Possibly arranged by some bureaucrat who was unaware of any animosity
between the two, and thought it would be appropriate to bury them
close to each other.

Balchen ..... was the victim of some
nasty smears by Byrd and then by Byrd's estate, which forced Balchen
to delete the performance data on the Fokker 3m from his autobiograhy
under threat of being suied by Byrd's estate (which had a lot more
money than a retired Colonel could lay his hands on).


I'm not a lawyer (I understand you are), but it's my impression one
cannot libel dead person; thus Byrd's estate did not have a case.

I suspect Byrd turned back too early, possibly because of concern
about the oil leak.


That is certainly a reasonable suspicion.

Modern weather reporting and forecasting developed during World War I
(which is why the use of the word "front" came about.


Never heard that before!

There is a web site on Byrd that gives the names of those who served
with him in Antarctica (I found it on google by typing in: Byrd
Balchen "South Pole"


Ah, ha! Just found the one I wanted, from Congressional Gold Medal
recipients, it's the one I referenced:

http://www.congressionalgoldmedal.com/RichardEByrd.htm

That's dated 1930, so it wouldn't have anything about later trips.
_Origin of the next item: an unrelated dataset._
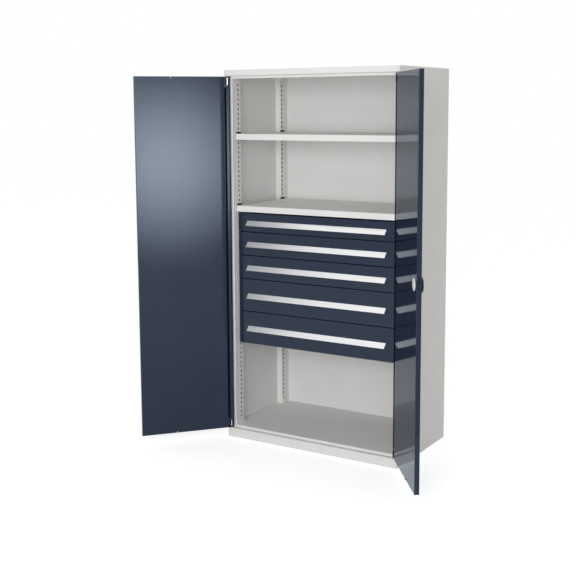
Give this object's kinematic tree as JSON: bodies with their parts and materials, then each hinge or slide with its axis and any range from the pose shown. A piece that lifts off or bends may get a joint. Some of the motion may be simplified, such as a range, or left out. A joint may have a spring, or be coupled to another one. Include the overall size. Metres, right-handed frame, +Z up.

But fortunately, an old friend of mine remembered the name of that
navigator; it's Bob Spann. Googling, I found a site that lists
Antarctic peaks:

http://geonames.usgs.gov/stategaz/ANTARCTICA.TXT

and there I found:

Spann, Mount 00014312 8203S
04121W
A mountain, 925 m, marking the N extremity of the Panzarini Hills and
the Argentina Range, at the NE end of the Pensacola Mountains.
Discovered and photographed on Jan. 13, 1956 in the course of a USN
transcontinental nonstop plan flight from McMurdo Sound to Weddell Sea
and return. Named by US-ACAN for Staff Sgt. Robert C. Spann, USMC,
navigator of the P2V-2N Neptune aircraft during this flight.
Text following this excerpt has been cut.